Reputation: 3
I use wget to download number of papers matching a given query in scholar.google.com and I obtain a file which shows all the content of the page.
I want to retrieve the last number in the following part of the file "Results 1 - 10 of about 8,890."
I tried:
cat /dir/file | tr -d "," | grep -o -E -- 'about ([^"]+) \w+'
but it outputs:
about <b>8890</b>. (<b>0.12</b> sec) </font></td></tr></table></form> <div class
whereas I just want the 8890 (with no comma which is taken care by tr -d ","
any suggestion on how to improve it? Thank you in advance!
Upvotes: 0
Views: 655
Reputation: 4348
If the html tags (<b>
and </b>
) are present in your file, you'll have to modify your regex to take care of them too. To get just the fragment you're interested in use a lookbehind assertion.
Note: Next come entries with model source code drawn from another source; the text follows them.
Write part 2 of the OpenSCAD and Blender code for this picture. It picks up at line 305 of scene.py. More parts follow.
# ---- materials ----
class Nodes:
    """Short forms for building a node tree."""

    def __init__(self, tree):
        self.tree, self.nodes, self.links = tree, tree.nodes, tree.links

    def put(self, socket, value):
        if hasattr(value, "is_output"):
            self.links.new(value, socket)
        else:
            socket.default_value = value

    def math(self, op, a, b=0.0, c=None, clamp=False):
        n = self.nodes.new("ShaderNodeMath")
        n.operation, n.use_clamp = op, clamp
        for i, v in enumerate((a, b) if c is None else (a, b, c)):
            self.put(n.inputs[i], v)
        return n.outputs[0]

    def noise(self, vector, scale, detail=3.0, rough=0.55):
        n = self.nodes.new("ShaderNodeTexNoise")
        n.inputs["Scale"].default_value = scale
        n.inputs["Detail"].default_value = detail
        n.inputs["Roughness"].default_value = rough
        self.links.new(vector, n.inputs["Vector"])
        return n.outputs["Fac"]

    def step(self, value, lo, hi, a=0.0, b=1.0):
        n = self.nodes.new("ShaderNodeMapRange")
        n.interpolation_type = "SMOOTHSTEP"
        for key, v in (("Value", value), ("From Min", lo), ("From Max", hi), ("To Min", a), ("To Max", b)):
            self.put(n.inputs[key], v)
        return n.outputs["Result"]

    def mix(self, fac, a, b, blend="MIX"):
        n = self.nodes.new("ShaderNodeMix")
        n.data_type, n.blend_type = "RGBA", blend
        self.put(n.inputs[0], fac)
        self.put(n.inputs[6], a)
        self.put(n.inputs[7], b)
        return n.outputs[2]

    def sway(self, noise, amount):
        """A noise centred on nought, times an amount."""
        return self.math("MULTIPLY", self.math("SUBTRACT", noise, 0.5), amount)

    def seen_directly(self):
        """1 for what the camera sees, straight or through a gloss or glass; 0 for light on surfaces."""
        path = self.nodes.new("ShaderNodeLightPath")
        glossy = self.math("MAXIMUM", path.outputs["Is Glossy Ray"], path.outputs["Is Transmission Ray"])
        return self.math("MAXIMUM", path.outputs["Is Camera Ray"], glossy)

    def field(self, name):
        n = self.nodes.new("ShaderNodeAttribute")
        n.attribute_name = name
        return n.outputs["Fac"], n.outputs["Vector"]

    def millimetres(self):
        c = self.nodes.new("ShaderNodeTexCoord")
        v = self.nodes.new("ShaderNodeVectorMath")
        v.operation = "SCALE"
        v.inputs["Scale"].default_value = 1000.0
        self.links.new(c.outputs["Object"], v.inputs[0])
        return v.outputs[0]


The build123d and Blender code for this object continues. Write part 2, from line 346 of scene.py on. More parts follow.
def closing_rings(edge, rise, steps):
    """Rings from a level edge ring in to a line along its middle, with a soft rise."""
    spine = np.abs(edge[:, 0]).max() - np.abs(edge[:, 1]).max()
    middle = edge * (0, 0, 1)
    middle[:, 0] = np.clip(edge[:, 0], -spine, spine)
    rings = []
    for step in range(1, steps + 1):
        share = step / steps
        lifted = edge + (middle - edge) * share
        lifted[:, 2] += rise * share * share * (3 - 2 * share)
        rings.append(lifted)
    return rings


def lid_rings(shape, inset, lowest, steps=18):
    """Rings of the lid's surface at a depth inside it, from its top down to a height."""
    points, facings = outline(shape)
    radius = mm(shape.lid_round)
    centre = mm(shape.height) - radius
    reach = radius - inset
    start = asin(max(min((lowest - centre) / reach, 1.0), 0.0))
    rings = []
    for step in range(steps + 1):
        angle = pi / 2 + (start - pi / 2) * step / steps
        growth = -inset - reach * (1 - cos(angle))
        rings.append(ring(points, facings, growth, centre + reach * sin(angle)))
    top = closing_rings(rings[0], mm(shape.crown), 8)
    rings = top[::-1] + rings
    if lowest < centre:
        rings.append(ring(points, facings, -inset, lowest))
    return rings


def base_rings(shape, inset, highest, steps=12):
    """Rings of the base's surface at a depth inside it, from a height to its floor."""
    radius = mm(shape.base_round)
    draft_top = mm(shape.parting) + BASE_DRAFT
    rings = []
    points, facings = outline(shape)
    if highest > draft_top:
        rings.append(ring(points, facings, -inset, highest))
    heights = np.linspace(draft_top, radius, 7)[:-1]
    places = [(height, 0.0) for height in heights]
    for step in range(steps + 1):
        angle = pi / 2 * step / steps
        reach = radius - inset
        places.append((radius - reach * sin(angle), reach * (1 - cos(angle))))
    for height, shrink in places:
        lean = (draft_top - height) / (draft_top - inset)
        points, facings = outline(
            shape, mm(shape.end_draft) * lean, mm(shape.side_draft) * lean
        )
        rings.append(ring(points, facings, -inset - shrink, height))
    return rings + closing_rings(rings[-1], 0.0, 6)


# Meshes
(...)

Here's something that should work:
cat /dir/file | tr -d "," | grep -oP -- '(?<=about <b>)[^/<> ]+'
Upvotes: 0
Reputation: 2829
Try something like: sed -n 's#.*about <b>\([0-9]*\)</b>.*#\1#p'
instead of grep
.
-n
means don't print input lines as default, s
flag p
means print if substituted.
Upvotes: 0
Reputation: 574
Grep pulls out the right line - use sed after that to chop away what you don't want.
cat /dir/file | tr -d "," | grep -o -E -- 'about ([^"]+) \w+' |sed -e 's/.*about <b>//' -e 's/<.b>.*//'
Upvotes: 3